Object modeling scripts
★ ★ ★ ★

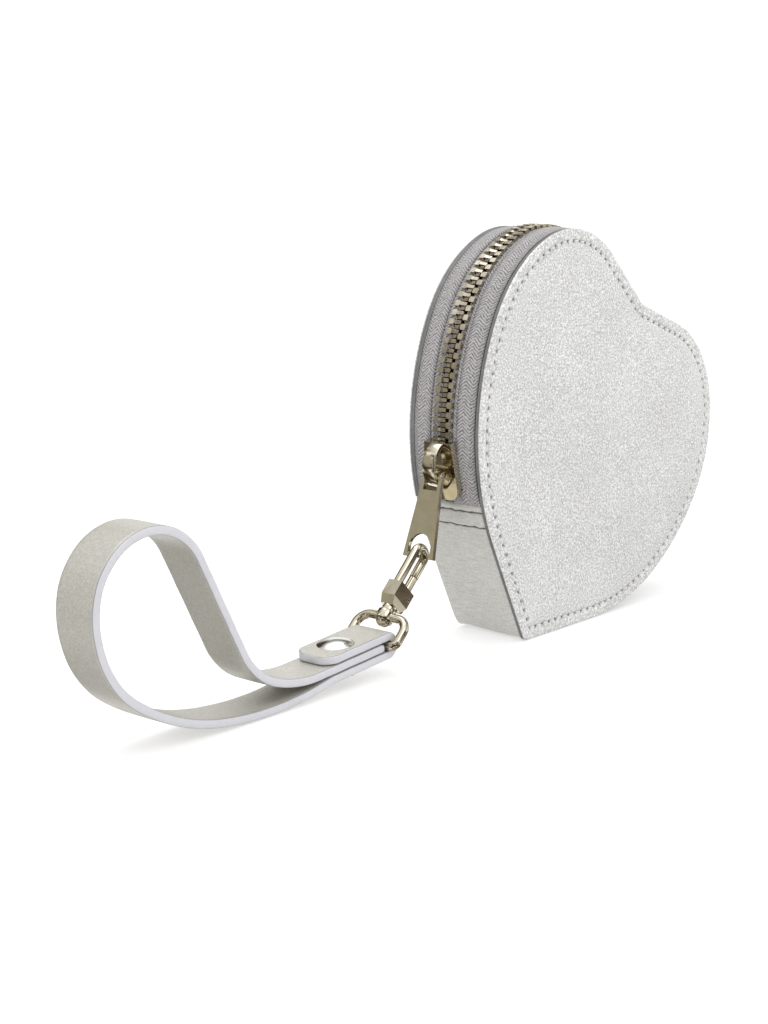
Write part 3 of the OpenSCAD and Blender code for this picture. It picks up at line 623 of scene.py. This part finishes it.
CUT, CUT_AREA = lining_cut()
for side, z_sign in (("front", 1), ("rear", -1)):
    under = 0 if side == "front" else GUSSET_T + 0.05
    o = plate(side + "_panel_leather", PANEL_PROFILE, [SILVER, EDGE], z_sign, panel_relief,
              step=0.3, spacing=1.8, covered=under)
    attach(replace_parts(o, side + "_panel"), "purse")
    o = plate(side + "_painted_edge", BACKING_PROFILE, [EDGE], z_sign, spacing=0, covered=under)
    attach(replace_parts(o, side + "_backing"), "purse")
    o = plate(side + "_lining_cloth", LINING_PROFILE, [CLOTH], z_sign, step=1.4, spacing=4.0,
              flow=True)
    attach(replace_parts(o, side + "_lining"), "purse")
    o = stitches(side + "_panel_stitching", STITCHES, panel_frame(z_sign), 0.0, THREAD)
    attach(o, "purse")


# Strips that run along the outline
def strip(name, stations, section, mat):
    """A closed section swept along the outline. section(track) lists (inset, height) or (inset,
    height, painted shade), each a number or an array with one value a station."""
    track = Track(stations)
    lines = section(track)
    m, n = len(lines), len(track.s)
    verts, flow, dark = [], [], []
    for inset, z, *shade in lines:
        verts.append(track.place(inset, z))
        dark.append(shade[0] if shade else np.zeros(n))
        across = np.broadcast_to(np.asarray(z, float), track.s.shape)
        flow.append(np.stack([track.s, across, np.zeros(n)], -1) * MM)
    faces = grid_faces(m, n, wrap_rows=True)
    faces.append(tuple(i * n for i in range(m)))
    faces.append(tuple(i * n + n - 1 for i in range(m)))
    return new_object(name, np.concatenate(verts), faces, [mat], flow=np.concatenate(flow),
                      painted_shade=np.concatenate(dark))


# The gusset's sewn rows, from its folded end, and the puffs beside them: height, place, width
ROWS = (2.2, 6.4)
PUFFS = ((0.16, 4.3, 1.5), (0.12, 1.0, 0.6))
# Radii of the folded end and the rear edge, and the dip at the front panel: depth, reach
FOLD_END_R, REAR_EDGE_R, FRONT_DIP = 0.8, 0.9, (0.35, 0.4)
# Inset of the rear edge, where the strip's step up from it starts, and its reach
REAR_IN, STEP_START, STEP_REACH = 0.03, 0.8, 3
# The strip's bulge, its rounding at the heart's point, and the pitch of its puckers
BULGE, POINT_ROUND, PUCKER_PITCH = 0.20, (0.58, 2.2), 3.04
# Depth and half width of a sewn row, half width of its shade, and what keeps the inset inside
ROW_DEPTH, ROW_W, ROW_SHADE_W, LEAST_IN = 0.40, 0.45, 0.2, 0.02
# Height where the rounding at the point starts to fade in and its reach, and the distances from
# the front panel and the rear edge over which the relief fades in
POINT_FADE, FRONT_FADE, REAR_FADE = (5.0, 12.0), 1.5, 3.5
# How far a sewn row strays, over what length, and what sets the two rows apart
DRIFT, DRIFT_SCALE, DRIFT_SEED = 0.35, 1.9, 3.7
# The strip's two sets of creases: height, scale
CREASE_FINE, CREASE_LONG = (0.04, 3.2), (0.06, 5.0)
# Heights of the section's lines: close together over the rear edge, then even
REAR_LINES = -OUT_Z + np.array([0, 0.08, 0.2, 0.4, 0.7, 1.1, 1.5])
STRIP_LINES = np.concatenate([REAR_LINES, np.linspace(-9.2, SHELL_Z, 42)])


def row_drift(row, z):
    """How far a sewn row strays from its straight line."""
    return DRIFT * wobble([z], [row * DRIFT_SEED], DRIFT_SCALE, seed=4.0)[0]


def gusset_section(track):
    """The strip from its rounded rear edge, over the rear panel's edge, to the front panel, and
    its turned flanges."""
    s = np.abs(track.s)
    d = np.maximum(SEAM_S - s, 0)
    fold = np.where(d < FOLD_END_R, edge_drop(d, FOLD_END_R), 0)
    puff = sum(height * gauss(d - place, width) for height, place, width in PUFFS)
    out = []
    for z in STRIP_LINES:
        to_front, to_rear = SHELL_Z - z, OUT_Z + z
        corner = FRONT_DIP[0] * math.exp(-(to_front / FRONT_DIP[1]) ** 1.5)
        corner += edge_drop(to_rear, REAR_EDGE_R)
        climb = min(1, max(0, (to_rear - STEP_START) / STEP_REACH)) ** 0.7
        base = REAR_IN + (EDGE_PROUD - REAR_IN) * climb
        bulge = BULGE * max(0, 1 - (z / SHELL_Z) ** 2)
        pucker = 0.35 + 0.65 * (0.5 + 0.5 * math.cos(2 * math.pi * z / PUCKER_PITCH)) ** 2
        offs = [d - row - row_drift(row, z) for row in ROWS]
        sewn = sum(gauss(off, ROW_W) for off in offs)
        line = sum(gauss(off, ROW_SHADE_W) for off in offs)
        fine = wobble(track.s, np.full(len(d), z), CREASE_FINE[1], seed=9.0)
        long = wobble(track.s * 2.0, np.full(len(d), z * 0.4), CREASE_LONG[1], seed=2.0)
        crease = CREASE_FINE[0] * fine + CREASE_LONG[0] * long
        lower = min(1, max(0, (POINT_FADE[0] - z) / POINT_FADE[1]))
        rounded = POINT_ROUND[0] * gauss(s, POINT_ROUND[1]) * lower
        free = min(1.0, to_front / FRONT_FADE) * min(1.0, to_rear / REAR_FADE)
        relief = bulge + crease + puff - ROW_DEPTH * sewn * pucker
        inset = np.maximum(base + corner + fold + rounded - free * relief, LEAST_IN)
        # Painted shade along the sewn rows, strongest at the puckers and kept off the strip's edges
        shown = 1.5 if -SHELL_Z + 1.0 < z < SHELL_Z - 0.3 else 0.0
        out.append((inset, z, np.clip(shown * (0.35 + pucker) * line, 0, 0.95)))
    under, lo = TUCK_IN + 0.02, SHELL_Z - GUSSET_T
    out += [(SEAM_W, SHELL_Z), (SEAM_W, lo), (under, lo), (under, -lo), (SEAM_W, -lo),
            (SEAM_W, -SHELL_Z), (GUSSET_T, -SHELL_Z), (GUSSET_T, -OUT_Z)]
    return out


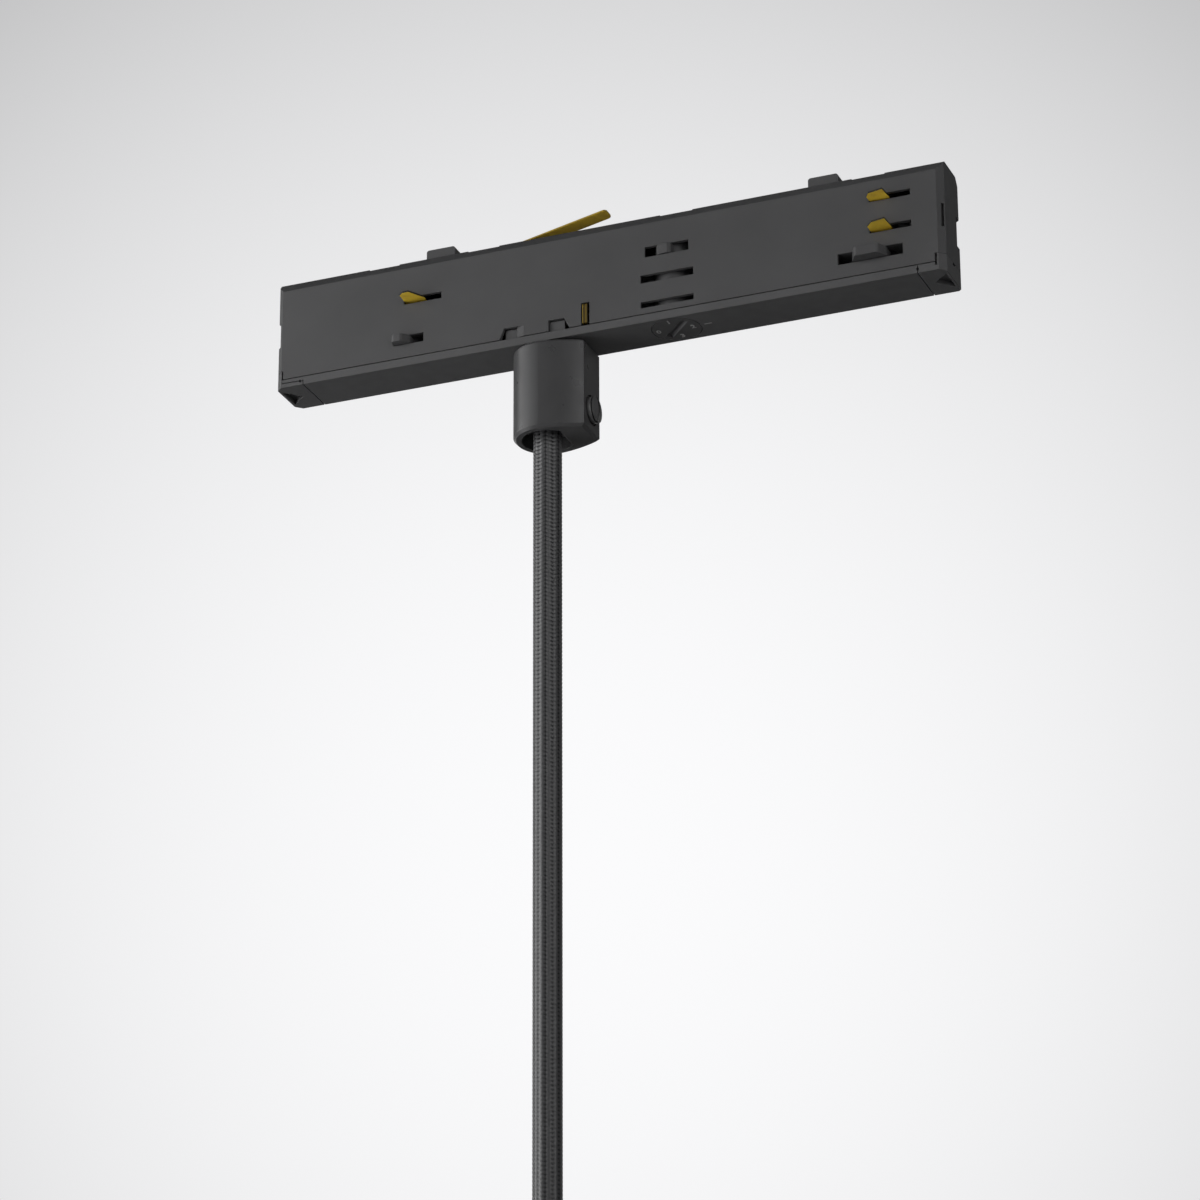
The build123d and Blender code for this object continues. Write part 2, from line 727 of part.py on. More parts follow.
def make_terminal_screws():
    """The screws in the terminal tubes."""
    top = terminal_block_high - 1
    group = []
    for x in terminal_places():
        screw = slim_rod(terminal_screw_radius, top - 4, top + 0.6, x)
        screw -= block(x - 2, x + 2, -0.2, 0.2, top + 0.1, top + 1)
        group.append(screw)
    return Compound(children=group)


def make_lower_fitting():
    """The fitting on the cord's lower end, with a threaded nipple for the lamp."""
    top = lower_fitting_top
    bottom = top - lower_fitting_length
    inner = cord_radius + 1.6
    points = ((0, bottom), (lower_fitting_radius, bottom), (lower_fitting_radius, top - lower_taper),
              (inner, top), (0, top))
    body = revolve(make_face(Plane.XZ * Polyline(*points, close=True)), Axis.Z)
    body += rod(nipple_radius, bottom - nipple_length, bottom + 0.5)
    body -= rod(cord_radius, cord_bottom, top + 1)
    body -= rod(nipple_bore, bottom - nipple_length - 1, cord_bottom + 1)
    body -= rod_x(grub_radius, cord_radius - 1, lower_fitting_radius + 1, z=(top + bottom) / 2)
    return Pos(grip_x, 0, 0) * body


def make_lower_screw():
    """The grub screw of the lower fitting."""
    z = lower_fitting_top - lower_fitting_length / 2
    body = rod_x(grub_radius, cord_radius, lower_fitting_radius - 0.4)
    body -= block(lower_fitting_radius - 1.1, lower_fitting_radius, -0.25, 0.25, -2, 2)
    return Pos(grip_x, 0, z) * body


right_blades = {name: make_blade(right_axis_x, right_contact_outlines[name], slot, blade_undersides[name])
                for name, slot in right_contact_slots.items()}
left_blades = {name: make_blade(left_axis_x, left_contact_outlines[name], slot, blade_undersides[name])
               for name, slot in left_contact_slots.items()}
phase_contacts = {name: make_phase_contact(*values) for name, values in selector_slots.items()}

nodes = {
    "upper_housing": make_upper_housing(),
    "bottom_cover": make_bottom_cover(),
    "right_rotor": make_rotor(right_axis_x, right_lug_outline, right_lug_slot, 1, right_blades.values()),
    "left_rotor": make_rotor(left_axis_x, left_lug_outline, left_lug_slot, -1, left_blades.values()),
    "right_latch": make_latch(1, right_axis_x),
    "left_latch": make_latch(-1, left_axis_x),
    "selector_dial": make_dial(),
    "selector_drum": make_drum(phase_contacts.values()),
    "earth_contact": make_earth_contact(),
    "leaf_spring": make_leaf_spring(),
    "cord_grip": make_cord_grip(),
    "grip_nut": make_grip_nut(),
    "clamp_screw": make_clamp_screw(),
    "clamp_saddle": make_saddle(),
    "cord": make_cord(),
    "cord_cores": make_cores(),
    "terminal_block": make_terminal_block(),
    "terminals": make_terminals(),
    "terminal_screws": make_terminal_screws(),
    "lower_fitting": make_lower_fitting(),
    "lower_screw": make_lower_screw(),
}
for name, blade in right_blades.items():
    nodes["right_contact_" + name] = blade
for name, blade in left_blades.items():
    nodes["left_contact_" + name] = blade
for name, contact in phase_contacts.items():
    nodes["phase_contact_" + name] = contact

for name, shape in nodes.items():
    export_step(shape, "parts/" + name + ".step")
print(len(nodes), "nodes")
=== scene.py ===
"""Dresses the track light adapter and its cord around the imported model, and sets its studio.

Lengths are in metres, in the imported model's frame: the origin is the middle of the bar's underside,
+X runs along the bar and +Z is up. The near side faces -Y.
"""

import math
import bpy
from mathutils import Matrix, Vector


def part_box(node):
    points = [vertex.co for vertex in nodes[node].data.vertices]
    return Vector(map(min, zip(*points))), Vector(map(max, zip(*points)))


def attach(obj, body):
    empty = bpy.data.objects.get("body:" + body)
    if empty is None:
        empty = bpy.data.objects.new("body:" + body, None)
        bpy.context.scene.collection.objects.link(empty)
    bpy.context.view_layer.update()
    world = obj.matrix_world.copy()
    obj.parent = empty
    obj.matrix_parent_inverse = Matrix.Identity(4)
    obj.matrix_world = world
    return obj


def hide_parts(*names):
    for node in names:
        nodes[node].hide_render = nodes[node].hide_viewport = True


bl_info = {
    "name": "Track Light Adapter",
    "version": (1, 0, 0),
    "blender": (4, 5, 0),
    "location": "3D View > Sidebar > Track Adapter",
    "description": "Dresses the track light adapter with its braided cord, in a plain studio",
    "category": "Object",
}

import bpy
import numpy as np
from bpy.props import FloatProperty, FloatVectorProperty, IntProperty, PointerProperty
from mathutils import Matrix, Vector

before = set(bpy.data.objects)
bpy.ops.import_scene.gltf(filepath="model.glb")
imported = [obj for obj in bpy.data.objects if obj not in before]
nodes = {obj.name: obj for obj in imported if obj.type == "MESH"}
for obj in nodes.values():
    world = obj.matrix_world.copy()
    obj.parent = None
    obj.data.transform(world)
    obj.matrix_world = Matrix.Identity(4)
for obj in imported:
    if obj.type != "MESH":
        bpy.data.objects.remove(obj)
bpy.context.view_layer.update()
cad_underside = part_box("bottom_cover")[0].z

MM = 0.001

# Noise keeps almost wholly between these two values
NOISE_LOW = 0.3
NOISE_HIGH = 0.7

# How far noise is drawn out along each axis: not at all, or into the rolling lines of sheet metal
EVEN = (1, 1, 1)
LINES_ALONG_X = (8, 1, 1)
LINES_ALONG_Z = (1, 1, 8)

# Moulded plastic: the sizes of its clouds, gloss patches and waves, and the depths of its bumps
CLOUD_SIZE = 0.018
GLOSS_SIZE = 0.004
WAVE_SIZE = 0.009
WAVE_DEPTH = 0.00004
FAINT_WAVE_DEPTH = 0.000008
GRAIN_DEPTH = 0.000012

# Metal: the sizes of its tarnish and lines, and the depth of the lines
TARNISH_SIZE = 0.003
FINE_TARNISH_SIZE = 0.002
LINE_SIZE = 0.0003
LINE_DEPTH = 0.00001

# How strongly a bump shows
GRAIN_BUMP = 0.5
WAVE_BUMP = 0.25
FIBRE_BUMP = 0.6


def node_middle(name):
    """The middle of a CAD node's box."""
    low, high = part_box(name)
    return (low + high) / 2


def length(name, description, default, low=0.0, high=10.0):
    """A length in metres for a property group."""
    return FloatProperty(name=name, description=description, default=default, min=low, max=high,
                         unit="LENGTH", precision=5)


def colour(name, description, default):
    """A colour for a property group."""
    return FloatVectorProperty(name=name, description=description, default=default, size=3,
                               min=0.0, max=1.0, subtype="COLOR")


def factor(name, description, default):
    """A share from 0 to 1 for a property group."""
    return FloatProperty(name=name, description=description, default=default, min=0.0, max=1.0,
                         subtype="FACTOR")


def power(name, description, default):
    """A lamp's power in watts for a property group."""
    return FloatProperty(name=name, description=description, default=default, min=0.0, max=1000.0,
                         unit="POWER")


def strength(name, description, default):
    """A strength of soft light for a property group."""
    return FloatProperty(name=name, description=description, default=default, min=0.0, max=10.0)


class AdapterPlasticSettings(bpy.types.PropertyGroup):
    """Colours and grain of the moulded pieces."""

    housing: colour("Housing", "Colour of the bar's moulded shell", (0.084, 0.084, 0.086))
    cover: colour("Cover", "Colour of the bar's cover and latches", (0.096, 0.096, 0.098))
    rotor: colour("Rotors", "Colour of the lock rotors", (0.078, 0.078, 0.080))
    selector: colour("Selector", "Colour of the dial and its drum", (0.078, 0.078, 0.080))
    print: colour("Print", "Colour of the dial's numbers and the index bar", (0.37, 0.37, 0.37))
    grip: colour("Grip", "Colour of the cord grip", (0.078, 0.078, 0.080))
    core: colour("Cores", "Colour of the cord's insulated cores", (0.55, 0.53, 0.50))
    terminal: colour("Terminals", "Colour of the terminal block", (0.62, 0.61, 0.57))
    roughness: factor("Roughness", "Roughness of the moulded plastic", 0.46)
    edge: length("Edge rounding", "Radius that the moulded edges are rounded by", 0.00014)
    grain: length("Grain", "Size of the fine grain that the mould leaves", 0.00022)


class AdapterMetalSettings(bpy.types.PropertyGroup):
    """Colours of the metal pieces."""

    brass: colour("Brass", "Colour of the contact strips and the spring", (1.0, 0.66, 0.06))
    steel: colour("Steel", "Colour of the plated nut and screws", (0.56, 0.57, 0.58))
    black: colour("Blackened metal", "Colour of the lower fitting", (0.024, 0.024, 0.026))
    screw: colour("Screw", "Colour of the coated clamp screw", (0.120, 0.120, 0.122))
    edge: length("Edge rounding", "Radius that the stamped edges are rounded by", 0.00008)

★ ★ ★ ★

- [Direction] Please print exactly, and only, the lines from the line with "for name, shape" to the line with "obj.parent = empty", both included.

- [The completed task]
for name, shape in nodes.items():
    export_step(shape, "parts/" + name + ".step")
print(len(nodes), "nodes")
=== scene.py ===
"""Dresses the track light adapter and its cord around the imported model, and sets its studio.

Lengths are in metres, in the imported model's frame: the origin is the middle of the bar's underside,
+X runs along the bar and +Z is up. The near side faces -Y.
"""

import math
import bpy
from mathutils import Matrix, Vector


def part_box(node):
    points = [vertex.co for vertex in nodes[node].data.vertices]
    return Vector(map(min, zip(*points))), Vector(map(max, zip(*points)))


def attach(obj, body):
    empty = bpy.data.objects.get("body:" + body)
    if empty is None:
        empty = bpy.data.objects.new("body:" + body, None)
        bpy.context.scene.collection.objects.link(empty)
    bpy.context.view_layer.update()
    world = obj.matrix_world.copy()
    obj.parent = empty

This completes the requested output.